A side of pak choi was competently stir fried and served in soy, although it was oddly chopped into fine bits and served with sliced cucumbers and radishes – ultimately to little effect.

illustrative photo of the bok choi at Craving Tottenham
The pak choi fixation at Craving is somewhat odd.

At the other end of the scale were the cabbage rolls, possibly a take on summer rolls or spring rolls. The steaming hot cabbage fronds not only needed more resting time, but were excessively chewy and unwieldy in size, spilling their fulsome load everywhere. That load of diced mushrooms and nuts was a mouth-pleasing one though, especially when daubed with the punchy tang of hoi sin sauce served on the side.

illustrative photo of the cabbage rolls at Craving Tottenham
Thicc af

The thick, tightly crumbed pastry of the chocolate tart could’ve been more buttery, while the dark chocolate filling wasn’t as bittersweet as I would’ve liked.

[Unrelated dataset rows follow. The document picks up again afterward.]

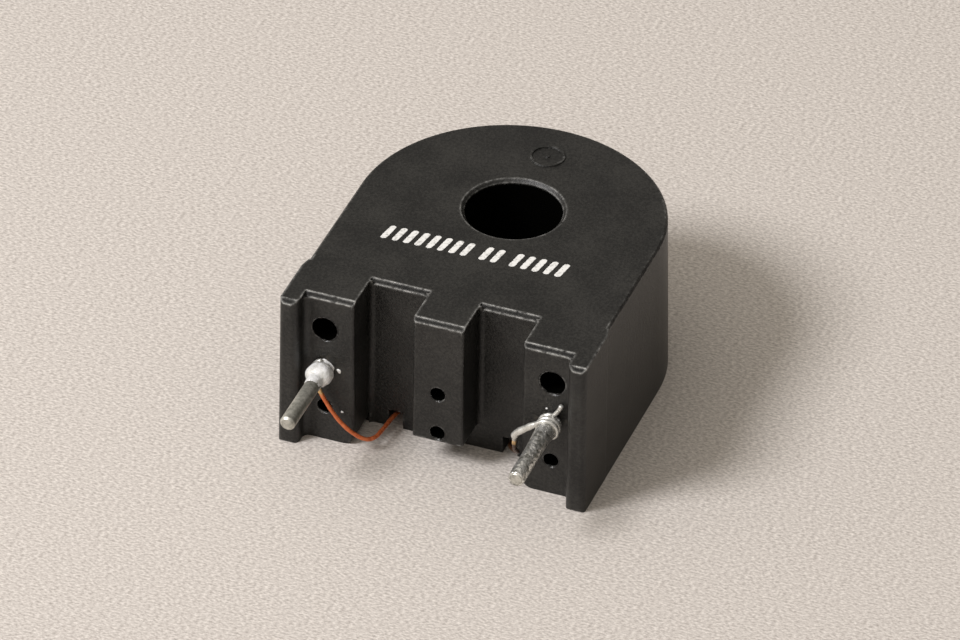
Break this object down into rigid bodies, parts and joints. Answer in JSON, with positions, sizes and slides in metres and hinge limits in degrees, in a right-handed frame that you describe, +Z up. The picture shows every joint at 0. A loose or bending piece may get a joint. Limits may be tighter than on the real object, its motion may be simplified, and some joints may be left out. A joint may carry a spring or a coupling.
{
  "type": "current transformer",
  "caption": "Current transformer for a circuit board: a potted ring core in a D-shaped housing with a through bore, and terminal pins on the flat front.",
  "frame": {"origin": "on the axis of the bore, in the plane of the rim that the housing rests on", "axes": "+Z runs up the bore to the closed face, -Y is the way the terminal pins point, +X is to the right seen from the pins' side"},
  "size_m": [0.0206, 0.0294, 0.0112],
  "materials": {
    "moulding": "spark-eroded matt black, moulded",
    "resin": "cast epoxy, glossy, slightly uneven",
    "outer_tape": "polyester tape",
    "copper": "enamelled copper wire",
    "core_tape": "clear film tape",
    "strip": "wound magnetic strip",
    "pin": "dull tin plate",
    "enamelled_wire": "enamelled copper wire, glossy",
    "tinned_wire": "solder-dipped copper wire",
    "solder": "bright solder"
  },
  "bodies": {
    "root": {"housing": "moulding", "potting": "resin", "outer_tape": "outer_tape", "winding": "copper", "core_tape": "core_tape", "core": "strip", "pin_left": "pin", "pin_right": "pin", "lead_left": "enamelled_wire", "lead_right": "tinned_wire", "solder_left": "solder", "solder_right": "solder"}
  },
  "joints": []
}
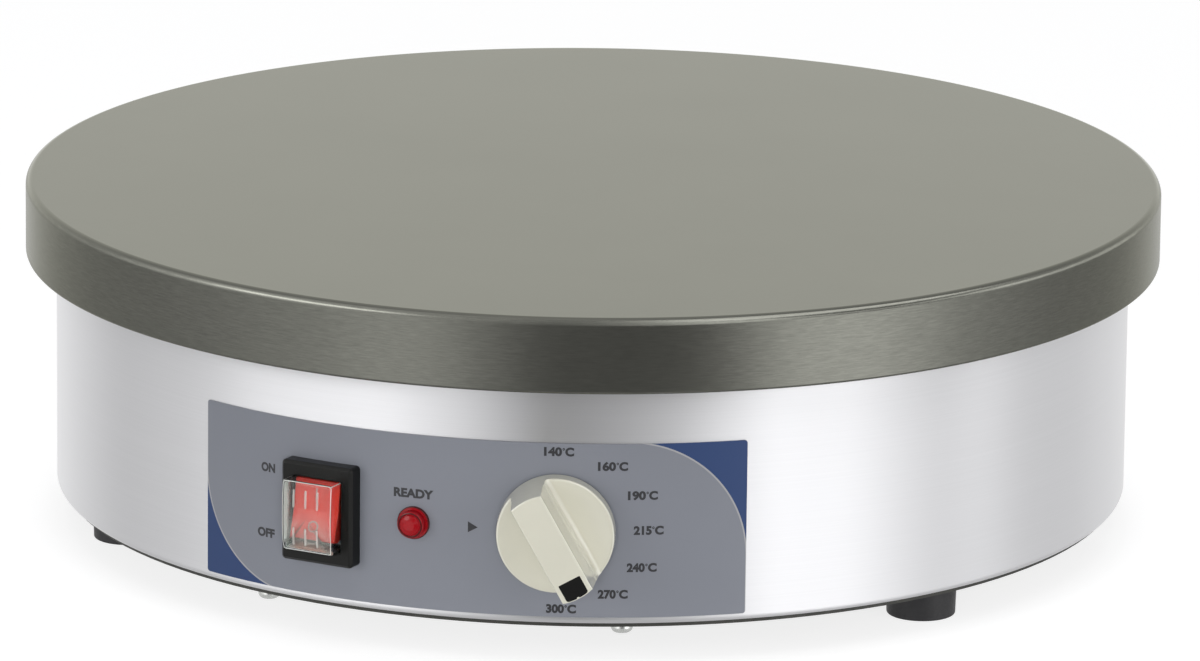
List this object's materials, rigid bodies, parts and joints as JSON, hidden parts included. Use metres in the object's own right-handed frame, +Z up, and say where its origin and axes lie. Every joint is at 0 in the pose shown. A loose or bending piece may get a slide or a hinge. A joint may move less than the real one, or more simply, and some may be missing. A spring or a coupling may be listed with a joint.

illustrative photo of the chocolate tart at Craving Tottenham
Craving is located in a building which also houses a recording studio, which leads to a somewhat self-selecting clientele that’s more Shoreditch-y than I expected for Tottenham.

More pleasing, at least in the first instance, was the intriguingly dense yet airy cheesecake. Its gentle sweetness allowed it to act as a conveyor for the tangy sour-sweetness of the umeboshi-style jam plopped to the side. Sadly, all of these qualities were far more muted on a subsequent visit, suggesting that the kitchen is struggling somewhat with consistency issues.

illustrative photo of the Japanese-style cheesecake at Craving Tottenham
I do wonder whether these desserts are brought in or not.
illustrative photo of the cheesecake at Craving Tottenham
No prizes for guessing which photos in this review were taken with my dedicated camera and which were taken with my ageing but still largely capable phone.

The Verdict

Craving’s vegetarian take on ramen and other Japanese dishes isn’t quite compelling enough to travel across town for, especially once its occasional wobbles and somewhat eccentric opening hours are taken into account. But Craving is a perfectly decent option for locals, and anyone else passing through, who want to eat something that’s meat-free, but not flavour-free. Plus, Craving’s graceful service counts for a lot. To put it another way, while I’m not raving about Craving, the experience here is by no means chafing.

Name: Craving

Address: 39B Markfield Road, South Tottenham, London N15 4QA

Phone: 020 8808 3178

Web: https://www.craving.london/

Opening Hours: Thursday-Friday 10.00-23.00 (last orders 15.30 and 22.00); Saturday, Sunday and Monday 10.00-16.00 (last orders 15.30); closed Tuesday-Wednesday.

Reservations: yeah, if you want

Average cost including soft drinks but excluding tip: £26 approx.